Nuvoodoo: Leigh Jacobs & Carolyn Gilbert
We’re digging through the data collected from over 3,200 14-54s nationwide in our latest NuVoodoo Ratings Prospects Study as we prepare to give clients first looks at the complete data before we release it more widely. It’s our way of giving back to a business we love and a future we’re very much invested in helping to preserve.
As noted last week, the first stunner in the new data is a five point drop in the percentage of radio listeners who predict they and members of their household would jump through all the hoops to be in a ratings sample, down from 22% to 17%. Yet, the percentage of heavy TSL listeners who might show up in a ratings sample holds fairly steady at 7% overall. The chart shows the trend across our last four studies.
The segment that peels away with this latest study are lighter radio listeners. Perhaps those who feel the meager rewards involved aren’t worth their time in a gradually improving economy? As noted as week, it shows the uphill battle faced by ratings services trying to fill their samples. Seen through another lens, however, it may cause an apparent uptick in the overall radio listening reported by ratings services.
“RPS: Contest Players” is a new breakout we are introducing in this study. They’re the likely ratings respondents who say they’ve shared their email address or mobile phone number to enter a contest. They tally up to 11% of the sample, a wider look than the heavy-listening subset of ratings likelies and represent those in ratings samples who are most likely to engage in contesting. Radio regularly relies on the behavior of contest players to build higher AQH. The new data will show programmers and managers the best ways to reach these critical users and the best tactics to employ.

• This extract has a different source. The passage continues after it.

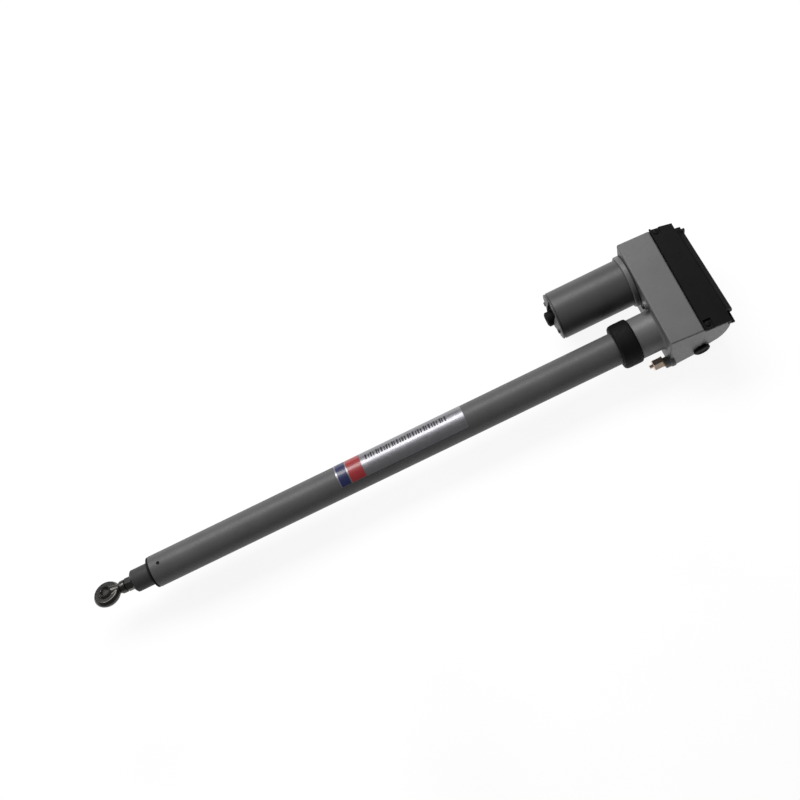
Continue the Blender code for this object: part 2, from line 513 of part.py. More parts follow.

Overall, the ranking of channels where people say they pay attention to ads is relatively steady from our study last summer, Ratings Prospects Study 22. YouTube and Connected TV are ascendant, while Direct Mail and Broadcast/Cable TV soften.
If we cut to the chase and show ad attention data among ratings-likely contest players, you see the gift radio stations enjoy when advertising contests. It’s like the old joke about the guy who used dynamite to catch fish (The game warden told him it was illegal; the guy handed a lit stick of dynamite to the game warden and asked, “Are you going to fish or talk?”).